General Motors has revised it loss figures upwards, adding another $2 billion in costs to scale back its American operations and to bail out parts maker Delphi, reports the New York Times. And the company is sitting on its annual report until it can check accounting going back five years and iron out “irregularities” at its residential mortgage unit.
The rumor is that a bigger number makes it more certain talks with the UAW are making progress. GM’s own restructuring costs include early retirement packages for UAW members and payments to workers in the company’s jobs bank, a program that guarantees full pay for workers whose factories have been shut down.
With all that, it’s no wonder that Bloomberg columnist Doron Levin is arguing that Toyota and Honda will never try and bail the U.S. automakers out. They are, he says, protected by “poison pills” - the massive GM health-care and pension liabilities, plus a grossly non-competitive U.S. labor contract with the United Auto Workers union.

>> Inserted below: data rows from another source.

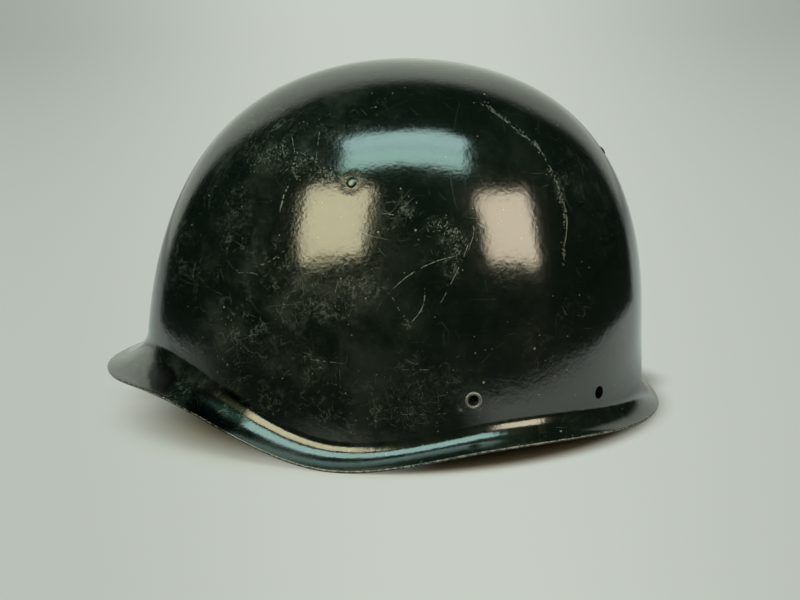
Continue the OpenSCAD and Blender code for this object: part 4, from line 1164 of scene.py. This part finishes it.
def make_tongue(k):
    half = LEATHER / 2
    side = [(TONGUE_COLUMNS - d, g) for d, g in ((0.045, half), (0.013, half * 0.72), (0, half * 0.3))]
    edge = side + [(c, -g) for c, g in side[::-1]]
    flat = [TONGUE_COLUMNS * j / 16 for j in range(15, 0, -1)]
    profile = edge + [(c, -half) for c in flat]
    profile += [(TONGUE_COLUMNS - c, -g) for c, g in edge]
    profile += [(c, half) for c in flat[::-1]]
    columns, grows = np.array(profile).T
    climbs = np.concatenate([[0, 0.004], np.linspace(0.02, 0.985, 44), [0.997, 1.0]])
    thins = np.concatenate([[0.75, 0.97], np.ones(44), [0.95, 0.6]])
    sections = np.stack([tongue_point(k, columns, t, grows * thin) for t, thin in zip(climbs, thins)])
    sections = sections + waves(sections, 20 + k, 0.16, 34)
    obj = swept(f"leather_tongue_{k + 1}", sections, liner_leather, closed=False)
    fit(obj, "liner_leather", "helmet", f"tongue_{k + 1}")


def tongue_stitches():
    """Seams along both sides of each tongue and across its foot, on both faces."""
    rows = []
    climbs = np.linspace(0.035, 0.90, 90)
    across = np.linspace(0.30, TONGUE_COLUMNS - 0.30, 60)
    for k in range(TONGUES):
        for column, climb in ((0.20, climbs), (TONGUE_COLUMNS - 0.20, climbs), (across, 0.022)):
            for grow in (-LEATHER / 2, LEATHER / 2):
                path = tongue_point(k, column, climb, grow)
                rows.append((path, path - tongue_point(k, column, climb, 0)))
    stitches("tongue_stitches", rows)


PATCH_WIDTH = 54.0
PATCH_SHARE = PATCH_WIDTH / 2 / (HOOP_HALF_WIDTH + LEATHER_FACE)


def patch_point(share, out, lift):
    closing = PATCH_SHARE * out
    rise = np.arccos(closing ** (1 / TONGUE_POWER))
    x, y = oval_point(oval_turn(share), LEATHER_FACE)
    z = BAND_TOP + TONGUE_RISE * np.sin(rise) ** TONGUE_POWER + LEATHER / 2 + lift
    return np.stack([x * closing, HOOP_Y + (y - HOOP_Y) * closing, np.broadcast_to(z, x.shape)], -1)


def make_crown_patch():
    low, high = SEAT_GAP, SEAT_GAP + LEATHER
    share = np.arange(96) / 96
    outs = [(k + 1) / 16 * 0.985 for k in range(16)]
    rows = [patch_point(share, out, high) for out in outs]
    rows += [patch_point(share, 0.997, high - 0.35), patch_point(share, 1.0, (low + high) / 2)]
    rows += [patch_point(share, 0.997, low + 0.35)] + [patch_point(share, out, low) for out in outs[::-1]]
    rows = np.array(rows)
    tips = [patch_point(share[:1], 0.0, lift)[0] for lift in (high, low)]
    points, faces = tipped_rows(tips, rows + waves(rows, 41, 0.10, 16))
    obj = new_object("leather_crown_patch", points * MM, faces, [liner_leather])
    tidy_faces(obj)
    fit(obj, "liner_leather", "helmet", "crown_patch")

    turn = np.linspace(0, 1, 241)
    upwards = np.tile((0, 0, 1.0), (len(turn), 1))
    # The outer seam goes through the tongues too, and shows under them
    rows = []
    for out, through in ((0.90, LEATHER + SEAT_GAP * 0.8), (0.62, 0)):
        rows.append((patch_point(turn, out, high), upwards))
        rows.append((patch_point(turn, out, low) - (0, 0, through), -upwards))
    stitches("crown_patch_stitches", rows)


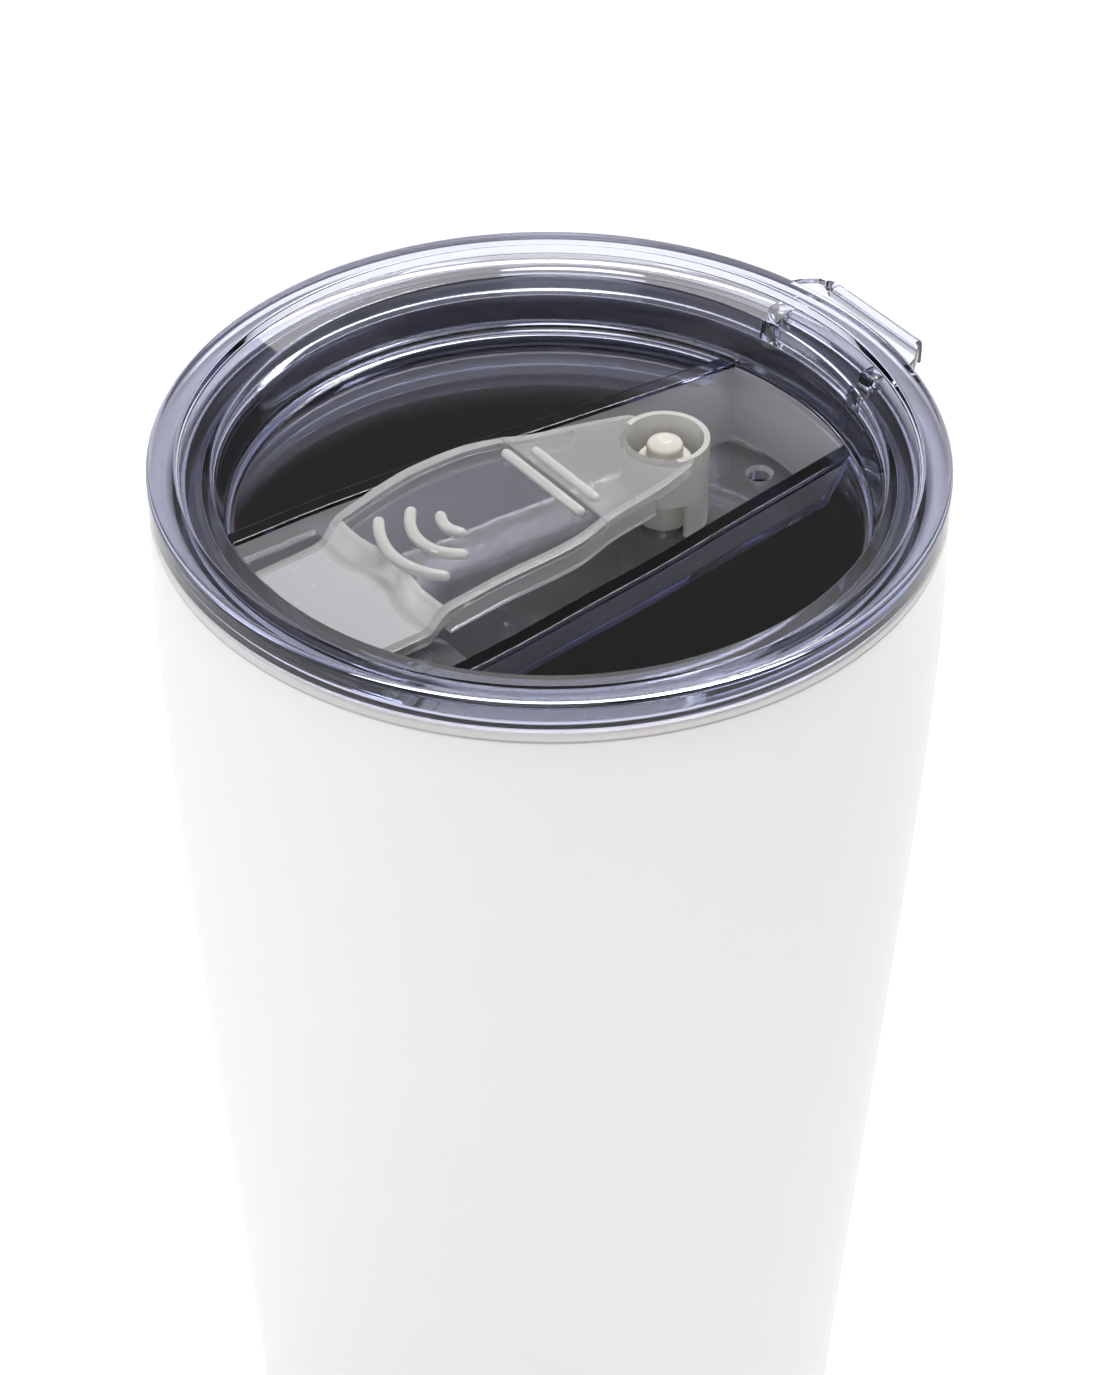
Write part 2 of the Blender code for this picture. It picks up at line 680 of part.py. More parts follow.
def snap_pin(group, mat):
    """Post that carries the boss and snaps through the channel floor."""
    top = depth(POST_TOP_DEPTH)
    shoulder = depth(along(DECK_CURVE, POST_Y)) - 0.0030 + FIT_GAP
    floor = depth(TROUGH_DEPTH) + FIT_GAP
    under = depth(TROUGH_DEPTH + FLOOR_THICK) - FIT_GAP
    stem = PIN_HOLE_RADIUS - FIT_GAP
    points = [
        (0.0, top),
        (POST_NUB_RADIUS * 0.6, top - 0.0003),
        (POST_NUB_RADIUS, top - 0.0010),
        (POST_NUB_RADIUS, shoulder + 0.0010),
        (POST_RADIUS + 0.0009, shoulder + 0.0007),
        (POST_RADIUS + 0.0009, shoulder),
        (POST_RADIUS, shoulder),
        (POST_RADIUS, floor),
        (stem, floor),
        (stem, under),
        (BARB_RADIUS, under),
        (BARB_RADIUS - 0.0002, under - 0.0005),
        (0.0010, under - 0.0020),
        (0.0, under - 0.0020),
    ]
    return turned("snap_pin", points, group, mat, steps=24, offset=(0.0, POST_Y))


def set_origin(thing, place):
    """Move an object's origin without moving its surface."""
    thing.data.transform(Matrix.Translation(-Vector(place)))
    thing.location = Vector(place)


# ---------------------------------------------------------------- build
def build():
    clear_scene()
    group = new_collection("insulated_tumbler")
    tools = new_collection("cutters")
    tools.hide_render = True
    white = make_material("white_coat", (0.85, 0.85, 0.85), 0.0, 0.35)
    steel = make_material("brushed_steel_cup", (0.55, 0.54, 0.53), 1.0, 0.3)
    plate = make_material("steel_plate", (0.50, 0.50, 0.50), 1.0, 0.4)
    cap = make_material("steel_cap", (0.60, 0.60, 0.60), 1.0, 0.3)
    solder = make_material("solder", (0.45, 0.45, 0.47), 1.0, 0.5)
    pill = make_material("getter_metal", (0.35, 0.35, 0.36), 1.0, 0.6)
    clear = make_material("clear_lid", (0.92, 0.93, 0.96), 0.0, 0.05, 1.0, 0.35)
    seal = make_material("clear_silicone", (0.85, 0.86, 0.88), 0.0, 0.4, 0.5, 0.6)
    milky = make_material("milky_flap", (0.85, 0.85, 0.86), 0.0, 0.25, 0.6, 0.7)
    milky_rear = make_material("milky_anchor", (0.84, 0.84, 0.84), 0.0, 0.25, 0.6, 0.7)
    cream = make_material("cream_post", (0.82, 0.80, 0.75), 0.0, 0.3, 0.2, 0.9)
    outer_shell(group, white)
    inner_liner(group, steel)
    base_plate(group, plate)
    vacuum_seal(group, solder)
    getter(group, pill)
    base_cap(group, cap)
    lid_body(group, tools, clear)
    lid_gasket(group, seal)
    flap_lever(group, tools, milky)
    flap_anchor(group, tools, milky_rear)
    snap_pin(group, cream)


build()
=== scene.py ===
import json
import math

import bpy
from mathutils import Matrix, Vector


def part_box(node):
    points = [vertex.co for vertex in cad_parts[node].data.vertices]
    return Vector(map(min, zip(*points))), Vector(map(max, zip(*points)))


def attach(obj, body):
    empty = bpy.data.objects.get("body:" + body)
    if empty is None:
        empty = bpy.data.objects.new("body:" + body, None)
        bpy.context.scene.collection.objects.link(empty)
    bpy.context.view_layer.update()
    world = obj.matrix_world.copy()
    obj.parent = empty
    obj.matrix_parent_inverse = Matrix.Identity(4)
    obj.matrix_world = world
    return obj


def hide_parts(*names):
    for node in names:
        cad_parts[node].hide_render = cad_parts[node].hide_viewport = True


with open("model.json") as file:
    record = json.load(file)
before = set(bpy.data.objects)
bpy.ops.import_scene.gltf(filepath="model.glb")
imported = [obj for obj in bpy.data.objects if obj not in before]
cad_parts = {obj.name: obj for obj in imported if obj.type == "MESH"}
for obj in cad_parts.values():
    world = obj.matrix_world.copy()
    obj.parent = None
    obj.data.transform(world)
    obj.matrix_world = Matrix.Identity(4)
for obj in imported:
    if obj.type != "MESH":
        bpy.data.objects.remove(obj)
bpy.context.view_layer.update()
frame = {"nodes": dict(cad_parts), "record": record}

TURN = math.tau
FINE = 144                      # segments of the turned pieces
SMOOTH = 0.6                    # edges sharper than this angle stay crisp
TINY = 0.000002                 # points closer than this are joined
MM = 0.001

# ------------------------------------------------------------ places taken from the CAD
lid_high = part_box("lid_body")[1]
LID_TOP = lid_high[2]
LID_EDGE = lid_high[0]
shell_low, shell_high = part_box("outer_shell")
liner_low, liner_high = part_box("inner_liner")
cap_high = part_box("base_cap")[1]
anchor_low, anchor_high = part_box("flap_anchor")
pin_low, pin_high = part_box("snap_pin")
gasket_low, gasket_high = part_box("lid_gasket")
RIM_Z = liner_high[2]
RIM_R = liner_high[0]
POST_Y = (pin_low[1] + pin_high[1]) / 2.0
hinge = next(j for j in frame["record"]["behaviour"]["joints"] if j["name"] == "flap_lift")
HINGE_Y = hinge["pos_m"][1]


def down(millimetres):
    """Height of a level given in millimetres below the lid's top ring."""
    return LID_TOP - millimetres * MM


# ------------------------------------------------------------ modelling helpers
def deselect():
    if bpy.context.object and bpy.context.object.mode != "OBJECT":
        bpy.ops.object.mode_set(mode="OBJECT")
    bpy.ops.object.select_all(action="DESELECT")


def pick(piece):
    deselect()
    piece.select_set(True)
    bpy.context.view_layer.objects.active = piece


def edit(piece):
    pick(piece)
    bpy.ops.object.mode_set(mode="EDIT")


def leave():
    bpy.ops.object.mode_set(mode="OBJECT")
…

Levin contrasts the billions GM has wasted in alliances and restructurings to the modest investment Toyota is making at Fuji Heavy Industry Ltd.’s Subaru plant in Lafayette, Ind. to make Camry engines. Both Toyota and GM recognized Fuji’s strengths but GM could not execute.
The bottom line is that Toyota or any other predator would wait until GM lands in court and will then be able to get the pieces it wants at a deep discount. Which also raises the question of what Kirk Kerkorian’s plans are to revive the automaker?